Both. But I can’t withdraw from politics, especially with what is going on in India. I am a very proud Indian. I am not only a proud Indian. [Laughs.] I am also a proud Asian and proud human being. One of the great advantages of the school I went to, Tagore’s progressive school, was that I was allowed to specialize even as a child of eight or nine, so I studied a lot of history.
This is not apparent in Sen's analytical work. His framework is atemporal.

I once read that you called yourself an “unreformed secularist.” Are you still?
Yeah. That’s not an issue, actually. There should be no need to talk about secularism.

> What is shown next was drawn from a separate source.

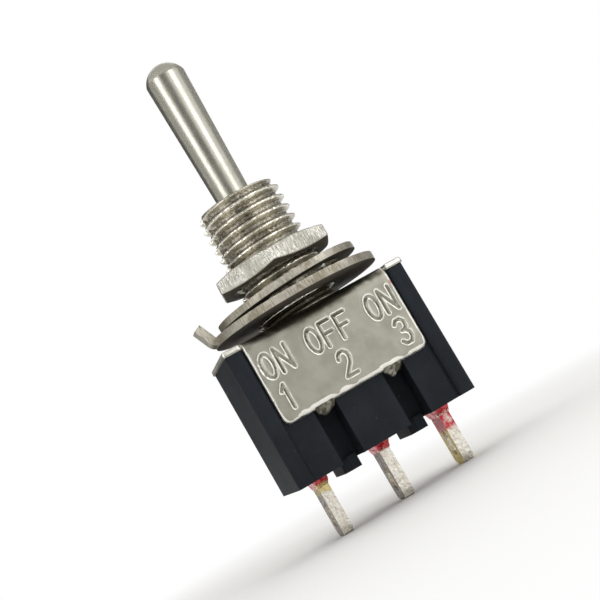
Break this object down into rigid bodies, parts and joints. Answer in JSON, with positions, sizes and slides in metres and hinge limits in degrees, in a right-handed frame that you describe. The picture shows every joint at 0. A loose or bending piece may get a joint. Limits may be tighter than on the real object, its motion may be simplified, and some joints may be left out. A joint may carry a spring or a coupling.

Then why does Sen and his ilk do little else?
No?
Democracy should cover that your origin doesn’t matter. But, if you need to play that up, that is because democracies often fail, and that is why multiple identities become very important.
How does playing up your identity help when democracy fails? What you need to do is get behind a strong Law & Order guy- otherwise, like Sen's people you have to flee your ancestral home and then keep emigrating farther and farther West till you find a safe haven as a parasite on some more productive People.
Do your kids read your work?
Not a lot. [Laughs.] One is a journalist. Another writes children’s books. Another is a musician. And one is an editor of a magazine. I never particularly wanted them to be high-grade achievers rather than doing what they liked doing.
Does Sen think of himself as a 'high-grade achiever'? He is an Indian Economist who has only harmed the Indian economy. He may have written some sophomoric shite fit only Credential seeking swine but that is a less worthy occupation than writing children's books.
I didn’t have any predetermined idea about how they should excel. I was astonished to see some actress going to jail, because she tried to push her child—
Oh, Felicity Huffman.
What she did seems exorbitant. It may be quite important if you think it is important for your child to go to a good school. It can’t be all that important. [Laughs.]
Because people like Sen teach there.